> YOUR TASK
From the entries below, gather every line containing the string "Write".

> TASK MATERIAL
++++++++++++++++++++

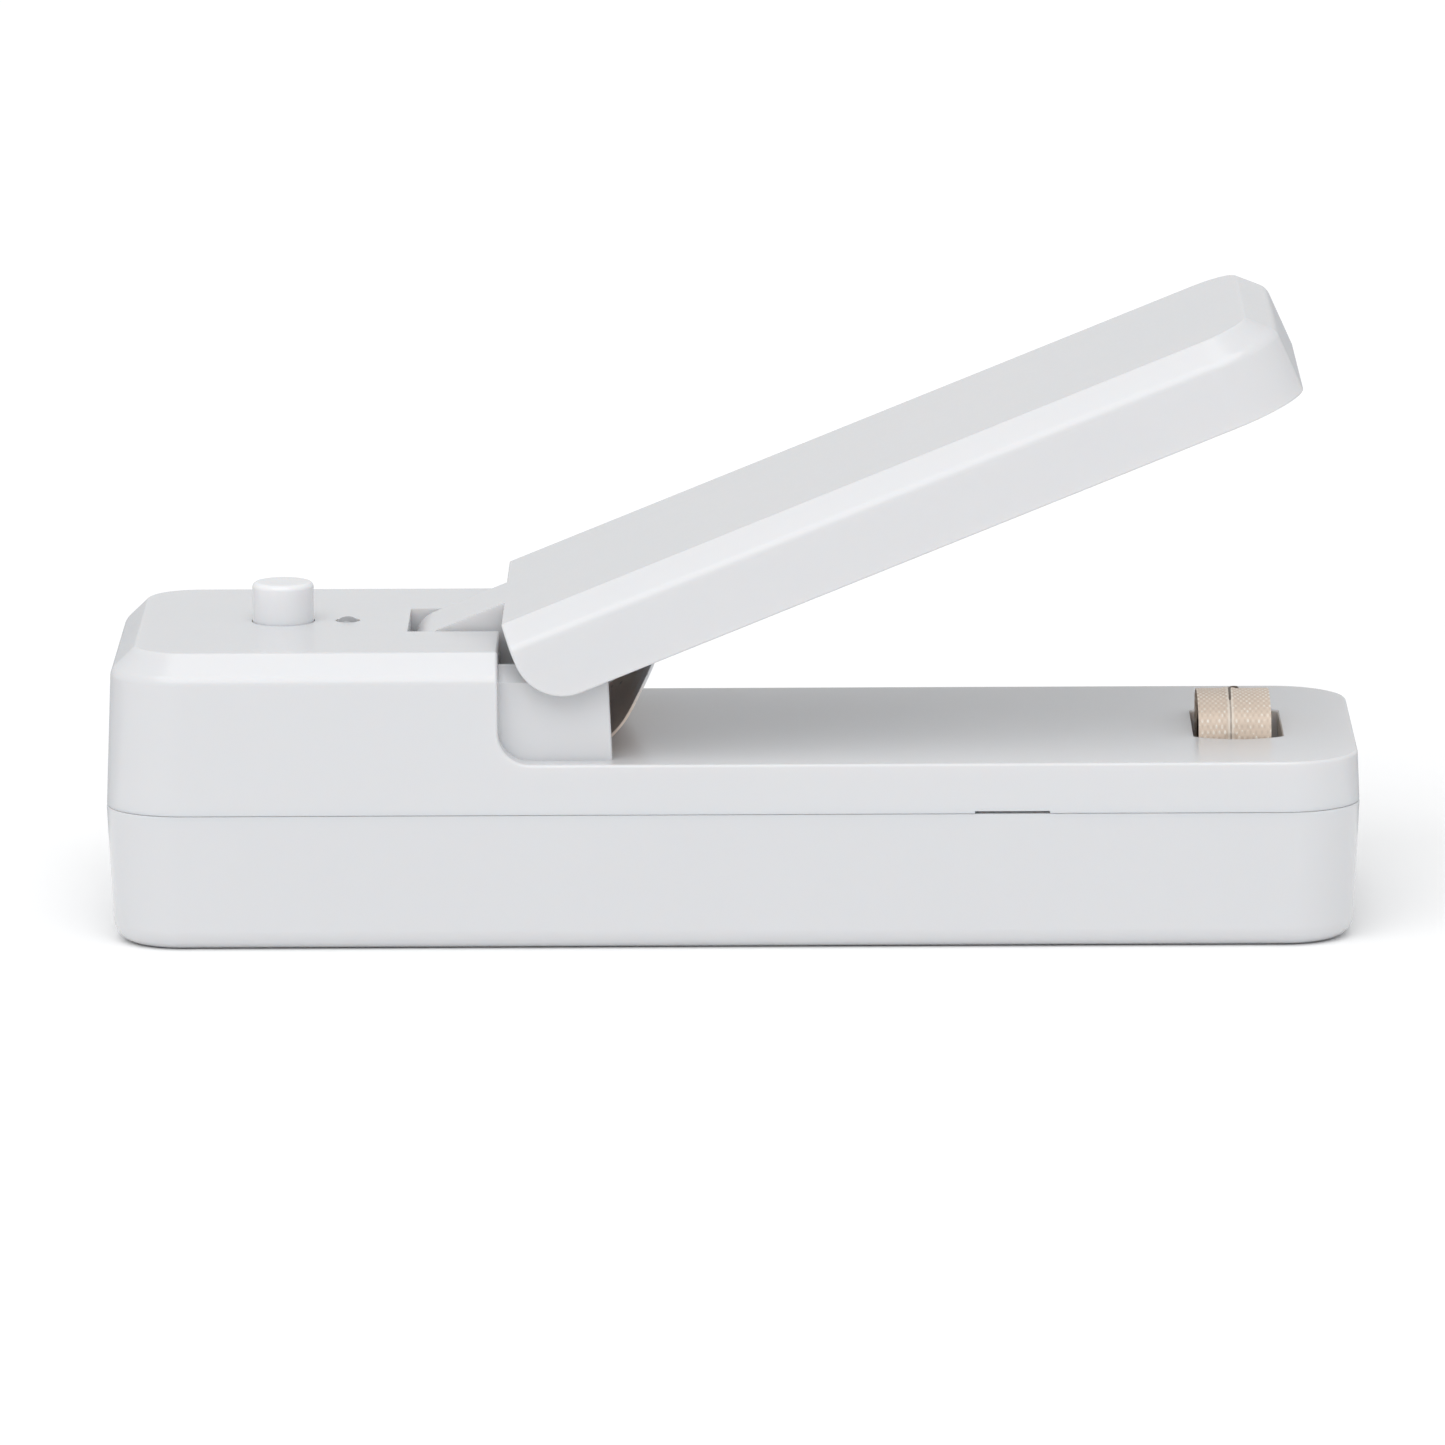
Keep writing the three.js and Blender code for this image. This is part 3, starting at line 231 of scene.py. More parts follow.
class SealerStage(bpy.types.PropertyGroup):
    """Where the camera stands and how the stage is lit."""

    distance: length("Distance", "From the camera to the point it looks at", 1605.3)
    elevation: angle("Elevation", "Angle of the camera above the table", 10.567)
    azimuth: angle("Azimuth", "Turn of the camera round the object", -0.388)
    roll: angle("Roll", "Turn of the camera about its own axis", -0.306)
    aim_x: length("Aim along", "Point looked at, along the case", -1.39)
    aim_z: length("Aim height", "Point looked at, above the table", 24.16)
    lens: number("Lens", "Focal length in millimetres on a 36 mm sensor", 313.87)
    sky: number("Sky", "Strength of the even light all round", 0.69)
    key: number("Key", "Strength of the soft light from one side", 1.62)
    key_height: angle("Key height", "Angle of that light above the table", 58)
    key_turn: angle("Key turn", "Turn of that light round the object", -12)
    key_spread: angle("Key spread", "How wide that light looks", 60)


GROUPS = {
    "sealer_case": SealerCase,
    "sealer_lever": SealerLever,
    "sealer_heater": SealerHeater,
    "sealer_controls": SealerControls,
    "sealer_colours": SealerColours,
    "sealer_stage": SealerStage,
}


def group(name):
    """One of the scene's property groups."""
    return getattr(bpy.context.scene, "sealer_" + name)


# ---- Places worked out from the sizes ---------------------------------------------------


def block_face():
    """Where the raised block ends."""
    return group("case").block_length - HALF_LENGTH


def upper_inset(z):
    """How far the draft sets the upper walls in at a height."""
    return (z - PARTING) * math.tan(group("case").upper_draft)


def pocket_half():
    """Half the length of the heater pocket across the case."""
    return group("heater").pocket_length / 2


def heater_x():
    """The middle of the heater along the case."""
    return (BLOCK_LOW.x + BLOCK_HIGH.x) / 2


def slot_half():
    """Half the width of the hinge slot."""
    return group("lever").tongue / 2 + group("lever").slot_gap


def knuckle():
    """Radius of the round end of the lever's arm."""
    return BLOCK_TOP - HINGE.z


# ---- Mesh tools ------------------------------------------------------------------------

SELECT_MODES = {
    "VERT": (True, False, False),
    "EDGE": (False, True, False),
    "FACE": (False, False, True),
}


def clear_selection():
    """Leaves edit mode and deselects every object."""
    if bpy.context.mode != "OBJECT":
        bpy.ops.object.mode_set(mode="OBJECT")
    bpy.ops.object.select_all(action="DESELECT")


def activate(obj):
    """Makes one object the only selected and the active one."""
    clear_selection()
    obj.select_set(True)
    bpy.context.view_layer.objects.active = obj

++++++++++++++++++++

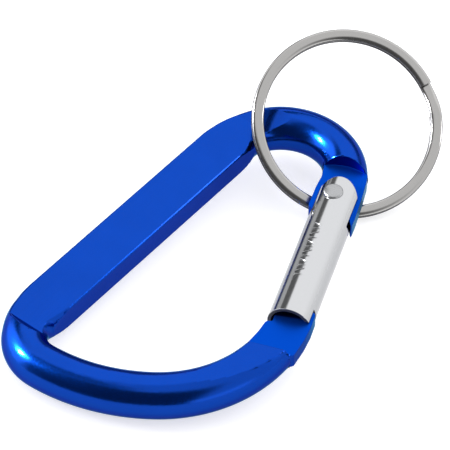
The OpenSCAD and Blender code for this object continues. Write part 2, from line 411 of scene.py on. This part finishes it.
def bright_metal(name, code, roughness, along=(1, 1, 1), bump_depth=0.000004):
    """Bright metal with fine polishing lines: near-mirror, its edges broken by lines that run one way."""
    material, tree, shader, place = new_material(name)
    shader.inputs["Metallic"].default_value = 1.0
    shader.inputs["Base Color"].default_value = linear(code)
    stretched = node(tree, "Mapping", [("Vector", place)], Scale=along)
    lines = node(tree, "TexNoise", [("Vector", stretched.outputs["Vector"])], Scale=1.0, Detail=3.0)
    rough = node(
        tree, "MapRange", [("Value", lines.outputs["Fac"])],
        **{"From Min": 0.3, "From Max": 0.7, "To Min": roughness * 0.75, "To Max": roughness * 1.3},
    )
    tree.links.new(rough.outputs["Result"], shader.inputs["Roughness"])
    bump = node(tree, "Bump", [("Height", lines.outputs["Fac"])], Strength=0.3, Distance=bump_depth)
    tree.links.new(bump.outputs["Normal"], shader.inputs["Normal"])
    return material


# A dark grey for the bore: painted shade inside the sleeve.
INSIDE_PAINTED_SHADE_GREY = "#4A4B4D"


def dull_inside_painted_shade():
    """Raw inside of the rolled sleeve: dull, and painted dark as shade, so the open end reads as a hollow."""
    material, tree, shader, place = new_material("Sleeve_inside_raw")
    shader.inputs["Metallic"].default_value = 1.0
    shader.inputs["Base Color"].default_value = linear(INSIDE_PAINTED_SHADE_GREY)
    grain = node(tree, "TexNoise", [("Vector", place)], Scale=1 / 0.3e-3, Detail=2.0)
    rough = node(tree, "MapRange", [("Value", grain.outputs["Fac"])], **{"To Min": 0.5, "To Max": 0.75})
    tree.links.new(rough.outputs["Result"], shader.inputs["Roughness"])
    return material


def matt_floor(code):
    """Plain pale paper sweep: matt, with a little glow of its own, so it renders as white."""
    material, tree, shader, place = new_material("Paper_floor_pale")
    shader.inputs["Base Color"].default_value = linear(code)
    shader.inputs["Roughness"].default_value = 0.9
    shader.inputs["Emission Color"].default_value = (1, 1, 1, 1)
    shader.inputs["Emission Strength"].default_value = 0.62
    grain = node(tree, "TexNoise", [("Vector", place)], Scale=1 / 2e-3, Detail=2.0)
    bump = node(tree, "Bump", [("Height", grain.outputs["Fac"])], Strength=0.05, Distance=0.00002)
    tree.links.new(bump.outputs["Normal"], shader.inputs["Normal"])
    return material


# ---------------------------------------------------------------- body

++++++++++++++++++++

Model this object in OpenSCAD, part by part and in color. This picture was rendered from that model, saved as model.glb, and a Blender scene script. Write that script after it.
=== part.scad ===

++++++++++++++++++++

> OUTPUT OF THE EXERCISE
The OpenSCAD and Blender code for this object continues. Write part 2, from line 411 of scene.py on. This part finishes it.
Model this object in OpenSCAD, part by part and in color. This picture was rendered from that model, saved as model.glb, and a Blender scene script. Write that script after it.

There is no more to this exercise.